The Indian Ocean is the third largest ocean covering around 20% of Earth’s surface and providing around 14.6% of the worlds catch (The Diplomat, 2012). Fisheries within the Indian Ocean regions are one of their most valuable assets that provides for millions of people and communities. However, supplying 11.3 million tonnes of fish just in 2010 has begun to take its toll on fish stock and habitat destruction.
The Indian Ocean covers a very broad area including locations such as Egypt, Malaysia, Mozambique, Seychelles, Singapore, Tanzania and Thailand who’s animal protein relies solely on 20% of fish stock. The SIOC (Southwest Indian Ocean Fisheries Commission) have reported that within 140 species, 65% of stocks were fully exploited and 29% were over exploited in 2010 (The Diplomat, 2012). Although there are many organisations or programmes put into place (which I shall discuss further in another post) there cannot be a stop to illegal fishing or a stop on different types of fishing. As sourced from The Diplomat, it was stated that around 34% of fish stocks are unreported or illegal and there are around 700 unlicensed vessels fishing within the Somalian waters according to the FAO (Food and Agriculture Organisation). It can also be hard to monitor the different types of fishing within an area, for example; small scale fishing, recreational and commercial. Small scale fishing is the use of personal or household fishing where very little technology is used therefore only targeting specific species, however this takes it’s toll within the fishing stock when there are millions of households doing the same thing. Recreational fishing is fishing for pleasure or as a sport. This is where species such as sharks are severely impacted as they are often associated with trophy catches and then thrown back into the water extremely hurt or killed with no real reason to be caught other than for a picture. And lastly, commercial fishing. This type of fishing is where the issue of ‘overfishing’ has transformed from. Commercial fishing catches large quantities of fish for profit and to be transported around the world. The technology known as ‘Fish Aggregating Devices’ float on the surface of the water extracting large numbers of fish, however many other species such as sharks, dolphins and sea turtles are also captured and impacted even despite not being the targeted species.
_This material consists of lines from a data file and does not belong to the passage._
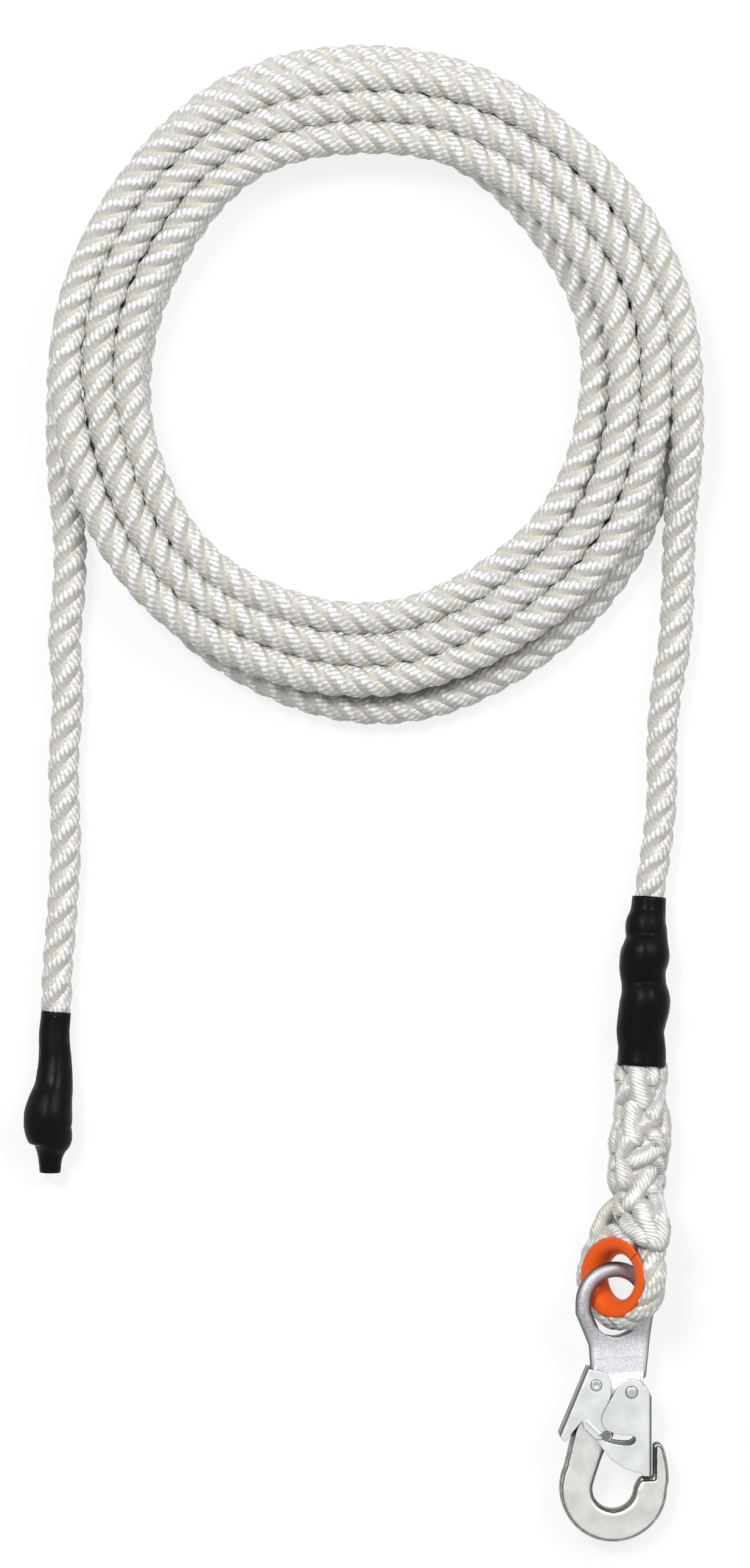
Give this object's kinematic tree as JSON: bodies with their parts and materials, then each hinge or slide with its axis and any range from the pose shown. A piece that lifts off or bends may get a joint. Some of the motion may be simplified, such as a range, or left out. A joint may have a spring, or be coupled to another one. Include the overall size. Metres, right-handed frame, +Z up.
{
  "type": "anchor rope with snap hook",
  "caption": "Coiled laid rope line with a knotted, sleeved end and a spliced eye on a thimble that carries a self-locking snap hook.",
  "frame": {"origin": "middle of the footprint, on the surface on which the line lies", "axes": "+Y from the hook towards the coil, along the longest side, +Z up, +X to the right seen from above"},
  "size_m": [0.3178, 0.7028, 0.0375],
  "materials": {
    "rope": "silky laid fibre",
    "sleeve": "satin",
    "thimble": "satin",
    "forging": "blasted and zinc plated",
    "sheet": "zinc plated",
    "rivet": "plain",
    "spring": "plain"
  },
  "bodies": {
    "line": {"rope_coil": "rope", "rope_tail_end": "rope", "rope_tail_hook": "rope", "end_knot": "rope", "end_sleeve": "sleeve", "splice_sleeve": "sleeve", "splice_core": "rope", "splice_strand_1": "rope", "splice_strand_2": "rope", "splice_strand_3": "rope", "rope_eye": "rope", "thimble": "thimble"},
    "hook": {"hook_body": "forging", "gate_rivet": "rivet", "lever_rivet": "rivet"},
    "gate": {"gate": "sheet", "gate_spring": "spring"},
    "lock_lever": {"lock_lever": "sheet", "lock_pins": "rivet", "lever_spring": "spring"}
  },
  "joints": [
    {"name": "hook_swing", "type": "hinge", "parent": "line", "child": "hook", "pos_m": [0.1187, -0.2384, 0.0165], "axis": [0, 0, 1], "range_deg": [-10, 10]},
    {"name": "gate_swing", "type": "hinge", "parent": "hook", "child": "gate", "pos_m": [0.12539, -0.27991, 0.01252], "axis": [-0.0523, 0.087, -0.9948], "range_deg": [0, 26], "stiffness_Nm_per_rad": 0.08, "springref_deg": -34.38},
    {"name": "lever_squeeze", "type": "hinge", "parent": "hook", "child": "lock_lever", "pos_m": [0.10891, -0.2768, 0.01366], "axis": [0.0523, -0.087, 0.9948], "range_deg": [0, 3.9]}
  ],
  "couplings": [
    {"joint": "lever_squeeze", "follows": "gate_swing", "ratio": 0.15}
  ]
}
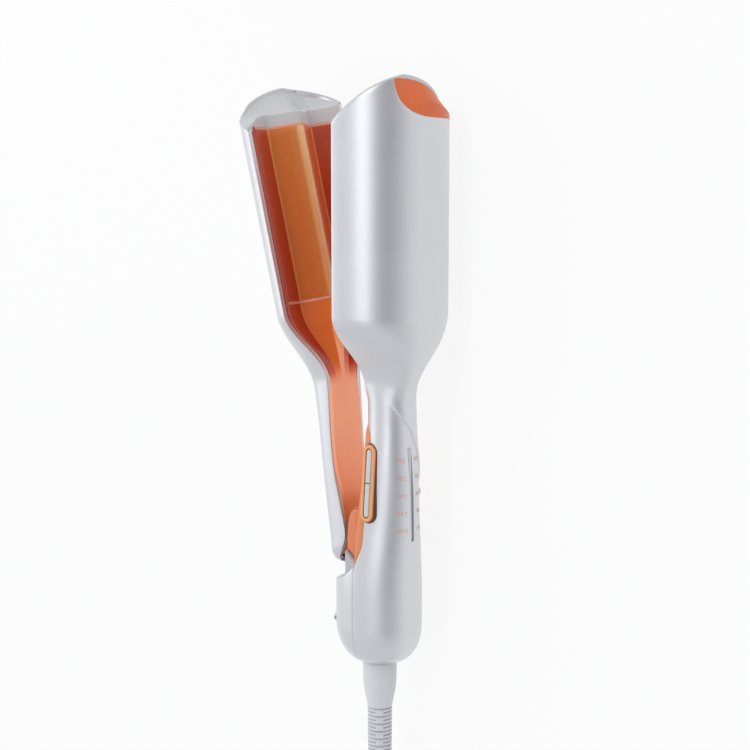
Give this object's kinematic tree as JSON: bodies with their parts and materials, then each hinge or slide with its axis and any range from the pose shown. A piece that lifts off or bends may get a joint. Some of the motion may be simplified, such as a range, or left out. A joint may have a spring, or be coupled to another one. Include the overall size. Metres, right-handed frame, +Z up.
{
  "type": "hair waver",
  "caption": "Two-arm hair waver with matching heated wave plates, sprung hinge, temperature keys, slide switch and mains cord on a swivelling strain relief.",
  "frame": {"origin": "middle of the footprint of the tool (without cord, coil, plug and strain relief) on the table on which it lies on its side", "axes": "+Y runs from the cord end to the tips along the main arm, +X to the main arm's outer side, -X is the way the lever opens, +Z up to the side with the keys"},
  "size_m": [0.1951, 0.5369, 0.069],
  "materials": {
    "silver_paint": "satin silver lacquer over moulded plastic",
    "orange_gloss": "glossy heat-proof plastic",
    "orange_insert": "satin grip plastic",
    "plate_coat": "ceramic coating with fine grain on aluminium",
    "end_grey": "smooth light grey plastic",
    "bezel_orange": "light orange plastic",
    "key_grey": "matt grey key plastic",
    "light_window": "milky light window",
    "gap_grey": "light grey moulding between handle and lever",
    "inner_grey": "glass-filled nylon",
    "ceramic": "white alumina",
    "steel": "bright spring steel and screws",
    "bronze": "sintered bronze",
    "circuit_green": "solder-masked board",
    "black_part": "black moulded part",
    "black_rubber": "soft black rubber",
    "lead_sleeve": "silicone sleeve",
    "cord_white": "pale lilac-grey PVC",
    "pin_metal": "nickel plated brass"
  },
  "bodies": {
    "root": {"handle_front_shell": "silver_paint", "handle_back_cover": "silver_paint", "main_inner_cover": "orange_gloss", "main_tip_insert": "orange_insert", "main_end_cap": "end_grey", "main_wave_plate": "plate_coat", "main_heater": "ceramic", "main_heater_clip": "steel", "main_thermistor": "black_part", "hinge_frame": "inner_grey", "hinge_knuckle": "orange_gloss", "hinge_pin": "steel", "opening_spring": "steel", "control_board": "circuit_green", "display_board": "circuit_green", "light_bar": "light_window", "key_board": "circuit_green", "key_switches": "black_part", "button_bezel": "bezel_orange", "slide_switch": "black_part", "gap_cover": "gap_grey", "swivel_retainer": "inner_grey", "back_cover_screws": "steel", "heater_leads": "lead_sleeve", "cord_tube": "cord_white", "cord_coil": "cord_white", "cord_tie": "black_rubber", "plug_body": "cord_white", "plug_pins": "pin_metal"},
    "lever": {"lever_shell": "silver_paint", "lever_inner_cover": "orange_gloss", "lever_tip_insert": "orange_insert", "lever_end_cap": "end_grey", "lever_wave_plate": "plate_coat", "lever_heater": "ceramic", "lever_heater_clip": "steel", "lever_thermal_fuse": "steel", "lever_bracket": "steel", "bracket_screws": "steel", "rubber_stop": "black_rubber", "hinge_bushes": "bronze"},
    "plus_key": {"plus_key": "key_grey"},
    "minus_key": {"minus_key": "key_grey"},
    "power_slider": {"power_slider": "silver_paint"},
    "cord_swivel": {"strain_relief": "cord_white"}
  },
  "joints": [
    {"name": "lever_hinge", "type": "hinge", "parent": "root", "child": "lever", "pos_m": [0.01934, -0.095, 0.0345], "axis": [0, 0, -1], "range_deg": [0, 16], "stiffness_Nm_per_rad": 0.3, "springref_deg": -51.57, "deforming": ["opening_spring", "heater_leads"]},
    {"name": "plus_key_press", "type": "slide", "parent": "root", "child": "plus_key", "axis": [0, -0.1132, -0.9936], "range_m": [0, 0.0006], "stiffness_N_per_m": 500, "springref_m": -0.0006},
    {"name": "minus_key_press", "type": "slide", "parent": "root", "child": "minus_key", "axis": [0, -0.1132, -0.9936], "range_m": [0, 0.0006], "stiffness_N_per_m": 500, "springref_m": -0.0006},
    {"name": "power_slide", "type": "slide", "parent": "root", "child": "power_slider", "axis": [0, 1, 0], "range_m": [0, 0.003]},
    {"name": "cord_swivel_turn", "type": "hinge", "parent": "root", "child": "cord_swivel", "pos_m": [0.02634, -0.155, 0.0345], "axis": [0, 1, 0], "continuous": true}
  ]
}
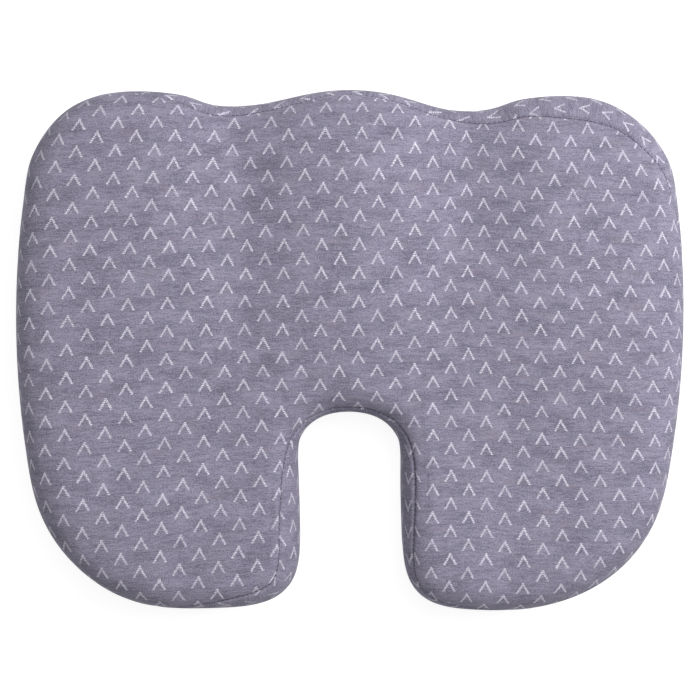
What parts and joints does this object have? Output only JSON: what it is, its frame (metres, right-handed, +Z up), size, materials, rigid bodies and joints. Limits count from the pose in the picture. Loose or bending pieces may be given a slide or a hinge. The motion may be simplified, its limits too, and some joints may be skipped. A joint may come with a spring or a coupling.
{
  "type": "seat cushion",
  "caption": "Contoured foam seat cushion with a U-shaped tailbone cut-out, thigh channels at the front and a removable heathered fabric cover with a side zipper.",
  "frame": {"origin": "middle of the resting face, below the middle of the cushion's box", "axes": "+Z up, +Y towards the front edge under the thighs, +X to the sitter's right when seated facing +Y"},
  "size_m": [0.45, 0.351, 0.07],
  "materials": {
    "heather_fabric": "heathered grey-lilac knit with sewn white chevrons",
    "anti_slip_fabric": "dark knit with moulded anti-slip dots",
    "liner_jersey": "thin white stretch jersey",
    "memory_foam": "open-cell polyurethane foam",
    "sewing_thread": "polyester sewing thread",
    "zipper_tape": "woven polyester tape",
    "zipper_nylon": "satin nylon coil",
    "zipper_metal": "satin die-cast metal",
    "label_satin": "blank white satin ribbon"
  },
  "bodies": {
    "cushion": {"foam_core": "memory_foam", "liner_top": "liner_jersey", "liner_bottom": "liner_jersey", "cover_top_panel": "heather_fabric", "side_band": "heather_fabric", "zip_strip_upper": "heather_fabric", "zip_strip_lower": "heather_fabric", "cover_bottom_panel": "anti_slip_fabric", "top_seam_thread": "sewing_thread", "bottom_seam_thread": "sewing_thread", "zipper_tape_upper": "zipper_tape", "zipper_tape_lower": "zipper_tape", "zipper_coil_upper": "zipper_nylon", "zipper_coil_lower": "zipper_nylon", "zipper_top_stop_upper": "zipper_metal", "zipper_top_stop_lower": "zipper_metal", "zipper_bottom_stop": "zipper_metal", "zipper_end_tab_front": "heather_fabric", "zipper_end_tab_rear": "heather_fabric", "care_label": "label_satin"},
    "slider": {"zipper_slider": "zipper_metal"},
    "pull": {"zipper_pull": "zipper_metal"}
  },
  "joints": [
    {"name": "slider_travel", "type": "hinge", "parent": "cushion", "child": "slider", "pos_m": [0.395, 0.025, 0.018], "axis": [0, 0, -1], "range_deg": [0, 16]},
    {"name": "pull_swing", "type": "hinge", "parent": "slider", "child": "pull", "pos_m": [-0.21789, -0.07222, 0.018], "axis": [0, 0, 1], "range_deg": [0, 180]}
  ]
}
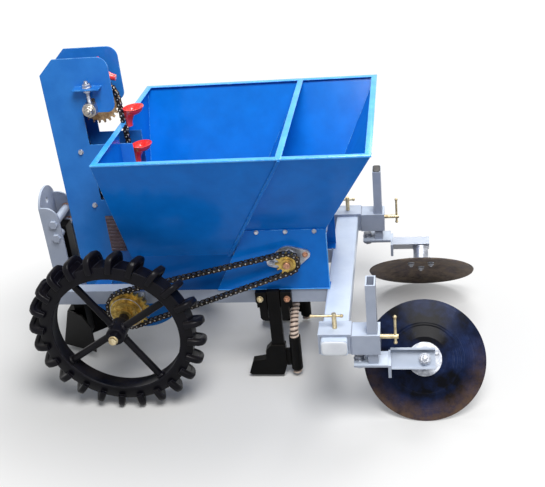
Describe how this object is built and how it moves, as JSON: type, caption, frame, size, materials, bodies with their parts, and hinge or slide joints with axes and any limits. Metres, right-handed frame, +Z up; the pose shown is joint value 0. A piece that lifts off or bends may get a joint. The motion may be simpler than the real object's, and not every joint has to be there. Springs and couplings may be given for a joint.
{
  "type": "potato planter",
  "caption": "Single-row potato planter for a small tractor: cup elevator, seed and fertilizer hoppers, lugged wheels, chain drive and ridging discs.",
  "frame": {"origin": "bottom centre of the whole machine as it parks: the floor under its wheels and discs, midway between its front and rear ends", "axes": "+X rearward, away from the tractor; +Y to the machine's right; +Z up"},
  "size_m": [1.33, 0.79, 0.981],
  "materials": {
    "blue_sheet": "gloss",
    "elevator_blue": "gloss",
    "frame_grey": "satin",
    "wheel_black": "satin",
    "opener_black": "satin",
    "disc_dark": "gloss",
    "chain_steel": "oiled",
    "zinc_yellow": "satin",
    "zinc_white": "satin",
    "cup_red": "gloss",
    "hose_grey": "ribbed",
    "rotor_black": "moulded"
  },
  "bodies": {
    "chassis": {"drive_chain": "chain_steel", "elevator_boot": "elevator_blue", "elevator_brackets": "elevator_blue", "elevator_chain": "chain_steel", "elevator_cover": "elevator_blue", "fertilizer_hopper": "blue_sheet", "fertilizer_trough": "blue_sheet", "front_crossmember": "frame_grey", "furrow_opener": "opener_black", "hitch_channel": "frame_grey", "hopper_supports": "blue_sheet", "left_axle_bearing": "zinc_white", "left_chain_tensioner": "zinc_white", "left_clamp_sleeve": "frame_grey", "left_elevator_plate": "elevator_blue", "left_fertilizer_hose": "hose_grey", "left_fertilizer_opener": "opener_black", "left_post_screw": "zinc_yellow", "left_rail": "frame_grey", "left_shaft_bearing": "zinc_white", "left_side_panel": "blue_sheet", "left_sleeve_screw": "zinc_yellow", "potato_hopper": "blue_sheet", "rear_crossbar": "frame_grey", "right_axle_bearing": "zinc_white", "right_chain_tensioner": "zinc_white", "right_clamp_sleeve": "frame_grey", "right_elevator_plate": "elevator_blue", "right_fertilizer_hose": "hose_grey", "right_fertilizer_opener": "opener_black", "right_post_screw": "zinc_yellow", "right_rail": "frame_grey", "right_shaft_bearing": "zinc_white", "right_side_panel": "blue_sheet", "right_sleeve_screw": "zinc_yellow", "seed_cups": "cup_red", "shank_bolts": "frame_grey"},
    "axle": {"wheel_axle": "wheel_black", "left_wheel": "wheel_black", "right_wheel": "wheel_black", "drive_sprocket": "zinc_yellow", "elevator_lower_sprocket": "chain_steel"},
    "metering_shaft": {"fertilizer_shaft": "zinc_white", "shaft_sprocket": "zinc_yellow", "left_metering_rotor": "rotor_black", "right_metering_rotor": "rotor_black"},
    "elevator_head": {"elevator_head_shaft": "zinc_white", "elevator_head_sprocket": "chain_steel"},
    "left_post": {"left_disc_post": "frame_grey"},
    "right_post": {"right_disc_post": "frame_grey"},
    "left_arm": {"left_disc_arm": "frame_grey"},
    "right_arm": {"right_disc_arm": "frame_grey"},
    "left_ridging_disc": {"left_disc": "disc_dark", "left_disc_hub": "zinc_white"},
    "right_ridging_disc": {"right_disc": "disc_dark", "right_disc_hub": "zinc_white"}
  },
  "joints": [
    {"name": "wheel_roll", "type": "hinge", "parent": "chassis", "child": "axle", "pos_m": [-0.36, 0, 0.25518], "axis": [0, 1, 0], "continuous": true},
    {"name": "metering_spin", "type": "hinge", "parent": "chassis", "child": "metering_shaft", "pos_m": [0.12546, 0, 0.40175], "axis": [0, 1, 0], "continuous": true},
    {"name": "elevator_head_spin", "type": "hinge", "parent": "chassis", "child": "elevator_head", "pos_m": [-0.39, 0, 0.84179], "axis": [0, 1, 0], "continuous": true},
    {"name": "left_post_slide", "type": "slide", "parent": "chassis", "child": "left_post", "axis": [0, 0, 1], "range_m": [-0.1, 0.03]},
    {"name": "left_toe_turn", "type": "hinge", "parent": "left_post", "child": "left_arm", "pos_m": [0.324, -0.341, 0.196], "axis": [0, 0, 1], "range_deg": [-15, 15]},
    {"name": "left_disc_spin", "type": "hinge", "parent": "left_arm", "child": "left_ridging_disc", "pos_m": [0.497, -0.27, 0.14896], "axis": [0, -0.788, 0.6157], "continuous": true},
    {"name": "right_post_slide", "type": "slide", "parent": "chassis", "child": "right_post", "axis": [0, 0, 1], "range_m": [-0.1, 0.03]},
    {"name": "right_toe_turn", "type": "hinge", "parent": "right_post", "child": "right_arm", "pos_m": [0.324, 0.341, 0.196], "axis": [0, 0, 1], "range_deg": [-15, 15]},
    {"name": "right_disc_spin", "type": "hinge", "parent": "right_arm", "child": "right_ridging_disc", "pos_m": [0.497, 0.27, 0.13831], "axis": [0, 0.7071, 0.7071], "continuous": true}
  ],
  "couplings": [
    {"joint": "metering_spin", "follows": "wheel_roll", "ratio": 2},
    {"joint": "elevator_head_spin", "follows": "wheel_roll", "ratio": 1}
  ]
}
It has been warned that without at least a 20% depletion of Yellow fin Tuna catches in the next 5 years their numbers could collapse. It is also known that within Cocos Keeling Island and Christmas Island near Australia, the giant clam is nearly extinct as well as sea cucumbers being severely impacted by overfishing. I feel as though it’s important to look above and beyond with this subject as many other species are feeling the true impacts of overfishing. Within my future posts I hope to explore different species affected by the issue, the true consequences of overfishing and what we can do as individuals to help our oceans.